* Instruction *
Quote exactly the lines spanning from the top of the data below to the line that contains "# angle in plan, from", including both.

* Collected data *
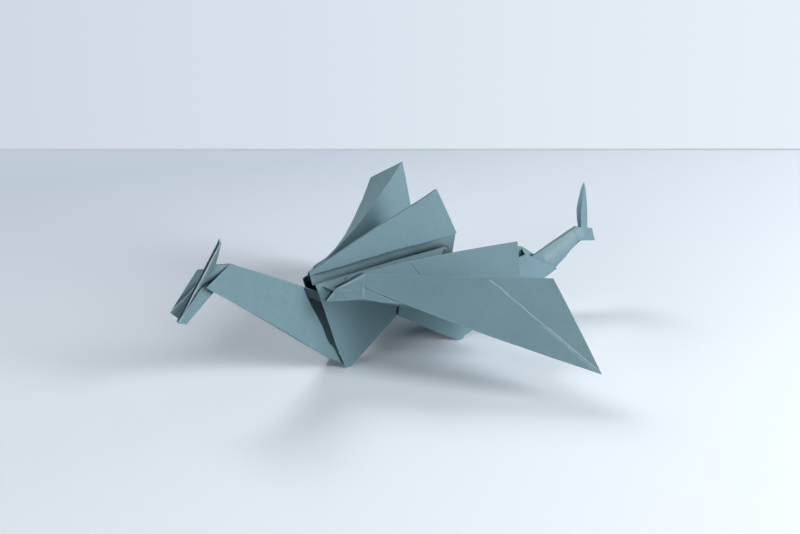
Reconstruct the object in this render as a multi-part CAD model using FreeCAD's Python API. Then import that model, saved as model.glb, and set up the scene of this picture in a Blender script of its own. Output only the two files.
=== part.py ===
import FreeCAD, Part
import math
import os
from FreeCAD import Vector

# Origami dragon: one square sheet, folded into a long-necked dragon with two
# pleated wings.  Millimetres and degrees.  The head points to -X, the tail to
# +X, the near wing to -Y, the far wing to +Y, and +Z is up.  A heading is an
# angle in plan, from +X towards the wing's own side; a rise is above level.

# ---- paper ----
PAPER = 0.3                 # one leaf: the plies of the folded sheet pressed together
FOLD = 0.9                  # width of the blunt edge that a tight fold leaves
STATIONS = 6                # spans along each long fold
MITRE_LIMIT = 2.2           # longest corner offset, in half thicknesses

# ---- body ----
SHOULDER_HEIGHT = 35.0
SHOULDER_WIDTH = 10.0       # between the two shoulders
SHOULDER_OVERHANG = 10.0    # shoulders ahead of the front feet
FEET_APART = 51.5           # front feet to rear feet
FOOT_LENGTH = 2.4           # flat stretch under each foot
FRONT_FOOT_WIDTH = 12.8     # outside to outside, across the body
REAR_FOOT_WIDTH = 19.6
BELLY_HEIGHT = 13.2         # point where the belly folds meet
BELLY_SETBACK = 26.0        # that point behind the front feet
BELLY_SLIT = 1.2            # open cut between the front and rear halves
BELLY_WIDTH = 3.0           # across the body, at the belly point
BODY_AHEAD = 0.017          # front edges start ahead of the wing fold, as a share of it
BODY_SPLIT = 0.41           # where the halves meet under the wing fold, as a share of it
SPLIT_GAP = 0.02            # and the share that they leave open there

# ---- neck ----
SPINE_RISE = 26.9
SPINE_LENGTH = 77.0         # belly point to the turn of the head
THROAT_RISE = 39.0
THROAT_LENGTH = 63.0        # front foot to the throat
THROAT_WIDTH = 4.0
NAPE_REACH = 10.3           # corner of the neck's open end, ahead of the throat fold
NAPE_DROP = 5.4
NAPE_SPREAD = 0.65          # how far it stands out from the middle, as a share of THROAT_WIDTH

# The neck's near side is open beside the front edge of the body: its mouth.  The far side
# runs on, and bulges out behind the opening.  Each number belongs to one line of the neck's
# side, from the throat up to the spine, and is the place of the mouth's edge, as a share of
# the way from the body's bottom fold to the neck's end.
NECK_MOUTH = (0.02, 0.085, 0.225, 0.32, 0.43, 0.515, 0.585)
MOUTH_FLAP = 0.5            # the turned-in flap behind the mouth, as a share of that way
NECK_BULGE = 4.2            # far side's distance from the middle, opposite the mouth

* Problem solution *
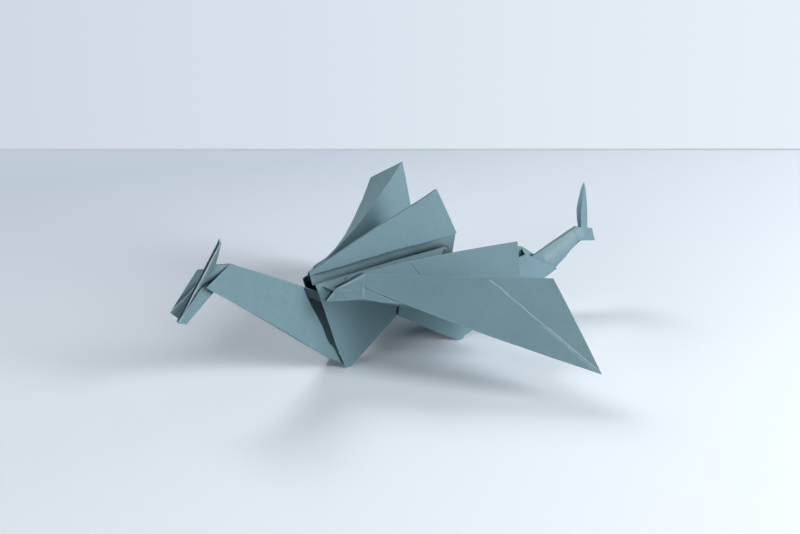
Reconstruct the object in this render as a multi-part CAD model using FreeCAD's Python API. Then import that model, saved as model.glb, and set up the scene of this picture in a Blender script of its own. Output only the two files.
=== part.py ===
import FreeCAD, Part
import math
import os
from FreeCAD import Vector

# Origami dragon: one square sheet, folded into a long-necked dragon with two
# pleated wings.  Millimetres and degrees.  The head points to -X, the tail to
# +X, the near wing to -Y, the far wing to +Y, and +Z is up.  A heading is an
# angle in plan, from +X towards the wing's own side; a rise is above level.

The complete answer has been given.